Wer in Kabul landen will, braucht die Zustimmung der Taliban. Die haben mehrfach erklärt, dass sie bereit sind, mit Deutschland zu sprechen. Der Preis dürfte aber klar sein: Die radikalen Extremisten wollen Anerkennung. Bislang sind sie international so gut wie isoliert.

Erst gestern kommt die Meldung herein, dass Russland jetzt die Taliban anerkannt hat. Ob man das auch wolle, wird der Regierungssprecher gefragt.
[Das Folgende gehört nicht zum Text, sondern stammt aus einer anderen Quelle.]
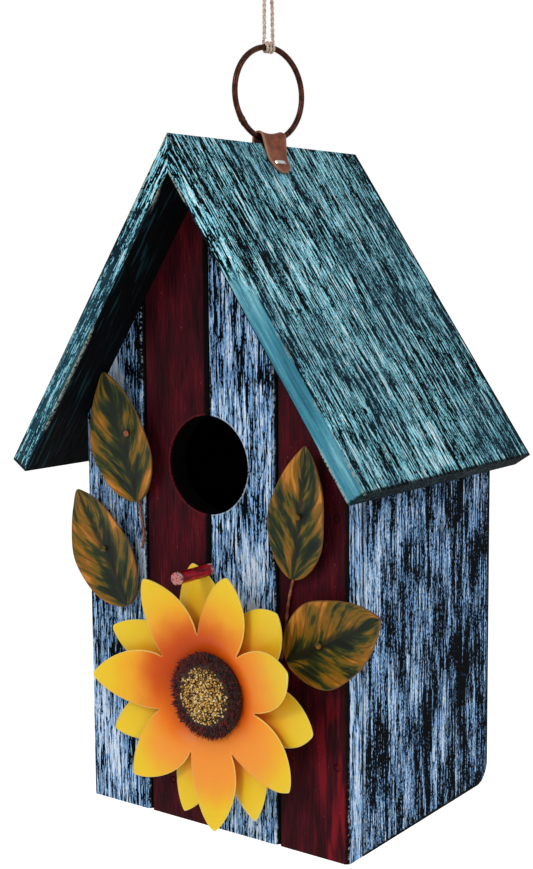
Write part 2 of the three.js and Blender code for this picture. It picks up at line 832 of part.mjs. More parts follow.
for (const [side, word] of [[-1, 'left'], [1, 'right']]) {
  const wall = cut(sideWall(side), bores(/nail/));
  house.add(part(`side_wall_${word}`, wall, finish.blue));
  const panel = cut(roofPanel(side), [...bores(/^roof/), ...stapleSlots(side)]);
  house.add(part(`roof_panel_${word}`, panel, finish.roof));
  house.add(part(`strap_staple_${word}`, stapleSolid(side), finish.steel));
}

house.add(part('back_wall', cut(backWall(), bores(/^back/)), finish.rawWood));
const cleanoutBore = rod(cleanoutDiameter / 2, 3 * floorThickness, Z,
  new THREE.Vector3(coverHole.x, coverHole.y, floorBottom - floorThickness), 36);
const coverScrewBore = screwBore(coverScrewPoint, down, coverScrewLength);
const floorTools = [cleanoutBore, coverScrewBore, ...bores(/floor/)];
house.add(part('floor_board', cut(floorBoard(), floorTools), finish.rawWood));
house.add(part('front_cleat', frontCleat(), finish.rawWood));
house.add(part('hanger_strap', cut(strapSolid(), [...stapleSlots(-1), ...stapleSlots(1)]), finish.leather));

const perchRod = rod(perchDiameter / 2, perchReach + perchInside - gap, Y, perchStart, 16);
house.add(part('perch', perchRod, finish.perch));
// The petal nearest the perch is nipped to clear it.
const notchedPetals = cut(petalLayer(backPetals, backLayerY, 0), [perchBore]);
house.add(part('petals_back', notchedPetals, finish.petal));
house.add(part('petals_front', petalLayer(frontPetals, frontLayerY, dishRise), finish.petal));
house.add(part('flower_spacer', flowerSpacer(), finish.steel));
house.add(part('flower_screw', screwSolid(flowerScrewPoint, front, flowerScrewLength), finish.steel));
house.add(part('flower_centre', flowerCentre(), finish.centre));

leaves.forEach((leaf, i) => {
  house.add(part(`leaf_${leaf.name}`, cut(leafSolid(leaf), nailBores(leafNails[i])), finish.leaf));
  house.add(part(leafNails[i].name, nailSolid(leafNails[i]), finish.copper));
});
stems.forEach((stem) => house.add(part(stem.name, stemSolid(stem), finish.copper)));
nails.forEach((nail) => house.add(part(nail.name, nailSolid(nail), finish.steel)));

house.add(part('cleanout_cover', cleanoutCover(), finish.steel));
house.add(part('cleanout_washer', cleanoutWasher(), finish.steel));
house.add(part('cleanout_screw', screwSolid(coverScrewPoint, down, coverScrewLength), finish.steel));

const ring = new THREE.Group();
ring.position.copy(house.position);
ring.add(part('hanger_ring', ringSolid(), finish.bronze));

const hanger = new THREE.Group();
const hitch = part('twine_hitch', hitchSolid(), finish.twine);
hitch.position.copy(house.position);
hanger.add(hitch);
hanger.add(part('twine_strand_front', twineSolid(strandFrontPoints, 12), finish.twine));
hanger.add(part('twine_strand_back', twineSolid(strandBackPoints, 12), finish.twine));
hanger.add(part('twine_knot', knotSolid(), finish.twine));
hanger.add(part('twine_loop', twineSolid(loopPoints, 20), finish.twine));

const birdhouse = new THREE.Group();
birdhouse.add(hanger, ring, house);

export default birdhouse;
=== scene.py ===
import math
import random
from functools import reduce
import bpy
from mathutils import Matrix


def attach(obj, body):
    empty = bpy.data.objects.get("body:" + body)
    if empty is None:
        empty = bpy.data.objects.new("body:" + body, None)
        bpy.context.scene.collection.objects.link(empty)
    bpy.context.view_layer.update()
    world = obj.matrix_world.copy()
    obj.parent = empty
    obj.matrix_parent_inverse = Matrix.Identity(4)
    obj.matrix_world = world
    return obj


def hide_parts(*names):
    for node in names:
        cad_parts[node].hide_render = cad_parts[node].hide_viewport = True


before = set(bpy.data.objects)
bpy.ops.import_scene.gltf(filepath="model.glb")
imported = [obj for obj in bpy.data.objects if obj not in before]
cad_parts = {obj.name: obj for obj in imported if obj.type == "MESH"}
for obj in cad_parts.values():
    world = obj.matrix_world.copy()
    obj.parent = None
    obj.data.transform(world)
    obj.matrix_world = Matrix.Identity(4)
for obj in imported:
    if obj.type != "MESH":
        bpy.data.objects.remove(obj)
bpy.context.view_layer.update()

from types import SimpleNamespace

import bpy
from mathutils import Matrix, Quaternion, Vector

# ---- Places ----
# House coordinates are millimetres: x right, y back from the board front, z up from the wall bottom.
BALANCE_Y = 41.0
HANG_HEIGHT = 346.9


def spot(x, y, z):
    """A point in house millimetres, as a point in the row frame in metres."""
    return Vector((x, y - BALANCE_Y, z - HANG_HEIGHT)) / 1000


def mm(points):
    """Points in row-frame millimetres, in metres."""
    return [Vector(p) / 1000 for p in points]


RIDGE = 266.0
SLOPE = math.radians(56)
WALL_WIDTH = 127.0
WALL_DEPTH = 108.0
ROOF_FRONT_Y = -21.0
ROOF_BACK_Y = 103.0
ROOF_THICKNESS = 8.0
PERCH_TIP_Y = -20.0
HOLE_Z = 143.0
HOLE_RADIUS = 19.05
FLOWER = (6.0, 56.5)
RING_YAW = math.radians(11)
RING_RADIUS = 17.85
WIRE_RADIUS = 1.15
RING_CENTRE = (0.0, 41.0, 285.35)
WIRE_ALONG = Vector((math.sin(RING_YAW), math.cos(RING_YAW), 0))
STRAP_ALONG = Vector((math.cos(RING_YAW), -math.sin(RING_YAW), 0))

# ---- Camera, at the photograph's angle ----
AZIMUTH = math.radians(36.352)
DOWN = math.radians(6.447)
ROLL = math.radians(-0.444)
DISTANCE = 519.25
AIM = (27.91, 0.0, 156.85)
FOCAL_PX = 1411.54
CENTRE_PX = (266.88, 433.39)
FRAME_PX = (533, 869)
SENSOR_MM = 36


def make_camera():
    level = Vector((-math.sin(AZIMUTH), math.cos(AZIMUTH), 0))
    ahead = level * math.cos(DOWN) + Vector((0, 0, -math.sin(DOWN)))
    flat = Vector((math.cos(AZIMUTH), math.sin(AZIMUTH), 0))
    high = flat.cross(ahead)
    right = math.cos(ROLL) * flat + math.sin(ROLL) * high
    up = -math.sin(ROLL) * flat + math.cos(ROLL) * high
    data = bpy.data.cameras.new("camera")
    camera = bpy.data.objects.new("camera", data)
    bpy.context.scene.collection.objects.link(camera)
    turn = Matrix((right, up, -ahead)).transposed().to_4x4()
    place = spot(*AIM) - ahead * DISTANCE / 1000
    camera.matrix_world = Matrix.Translation(place) @ turn
    data.sensor_fit = "AUTO"
    data.sensor_width = SENSOR_MM
    data.lens = SENSOR_MM * FOCAL_PX / FRAME_PX[1]
    data.shift_x = -(CENTRE_PX[0] - FRAME_PX[0] / 2) / FRAME_PX[1]
    data.shift_y = (CENTRE_PX[1] - FRAME_PX[1] / 2) / FRAME_PX[1]
    data.clip_start = 0.01
    data.clip_end = 60
    bpy.context.scene.camera = camera


make_camera()


# ---- Mesh helpers ----

def new_object(name, mesh):
    piece = bpy.data.objects.new(name, mesh)
    bpy.context.scene.collection.objects.link(piece)
    return piece


def build(name, vertices, faces, attributes=None, smooth=True):
    """A mesh object from points in metres. attributes maps a name to one value for each vertex."""
    mesh = bpy.data.meshes.new(name)
    mesh.from_pydata([tuple(v) for v in vertices], [], faces)
    mesh.validate()
    if smooth:
        mesh.polygons.foreach_set("use_smooth", [True] * len(mesh.polygons))
    for key, values in (attributes or {}).items():
        layer = mesh.attributes.new(key, "FLOAT", "POINT")
        layer.data.foreach_set("value", values)
    mesh.update()
    return new_object(name, mesh)


class Shape:
    """Collects several closed parts into one mesh, with a named value for the vertices of each part."""

    def __init__(self, *names):
        self.vertices = []
        self.faces = []
        self.values = {name: [] for name in names}

    def add(self, vertices, faces, **values):
        start = len(self.vertices)
        self.vertices.extend(vertices)
        self.faces.extend([tuple(start + i for i in face) for face in faces])
        for name, store in self.values.items():
            store.extend([values.get(name, 0.0)] * len(vertices))

    def object(self, name):
        return build(name, self.vertices, self.faces, self.values)


def sheet_faces(rows, columns):
    """Quads of a grid whose vertices run row by row."""
    step = columns + 1
    starts = [i * step + j for i in range(rows) for j in range(columns)]
    return [(a, a + step, a + step + 1, a + 1) for a in starts]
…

Die Antwort wieder kurz und sehr leise, die Worte von Regierungssprecher Kornelius sind kaum zu verstehen: Das sei im jetzigen Verhandlungsstand nicht Teil der Debatte. Ein klares Nein ist das nicht.

Das Auswärtige Amt verweist auf Gespräche in Katar, das Innenministerium auf Schlüsselpartner in der Region. Ein Problem: Die Deutsche Botschaft in Kabul ist geschlossen, seitdem die Taliban die Macht übernommen haben. Ortskräfte sehen immer mal wieder nach dem Rechten. Aber es gibt nur wenige Informationen aus dem Land.

Dobrindt sieht Gespräche über Dritte nicht als Lösung

Was aber klar ist: Die Taliban gelten international als Terrororganisation. Das liegt vor allem daran, dass sie die Menschenrechte mit Füßen treten. Frauen müssen ihr Gesicht und ihren Körper vor fremden Männern bedecken. Sie dürfen nicht in der Öffentlichkeit singen. Sie sind von höherer Schulbildung ausgeschlossen. Die Pressefreiheit ist eingeschränkt.

Bundesinnenminister Alexander Dobrindt sagt, dass Gespräche über Dritte keine dauerhafte Lösung sind. "Wer regelhafte Rückführungen nach Afghanistan möchte, der muss auch mit denen sprechen, die das entscheiden", sagte er. "Und deswegen ist es mein Anliegen, diese Gespräche auch zu führen."

Taliban auf Kosten der Opfer aufwerten?

Der Koalitionspartner hat Bedenken. SPD-Innenpolitiker Sebastian Fiedler sagte im ARD-Morgenmagazin, bei den Taliban handele es sich um eine internationale Terrororganisation. "Ein Terrorregime noch mal dadurch zu befördern, dass wir es mehr oder weniger anerkennen, ist durchaus problematisch." Auch Fiedler findet es wichtig, dass Straftäter nach Afghanistan abgeschoben werden. Das sei aber ein Ritt auf der Rasierklinge.

In Deutschland sind knapp 11.500 Afghaninnen und Afghanen ausreisepflichtig. Das antwortete das Bundesamt für Migration und Flüchtlinge dem Redaktionsnetzwerk Deutschland auf eine entsprechende Anfrage. Sie alle abzuschieben, wird schwer, denn es gelingt schon kaum bei den Straftätern. Und wenn, wäre der Preis ein sehr hoher. Deutschland würde die Islamisten in Afghanistan aufwerten und damit deren Opfer ein stückweit im Stich lassen.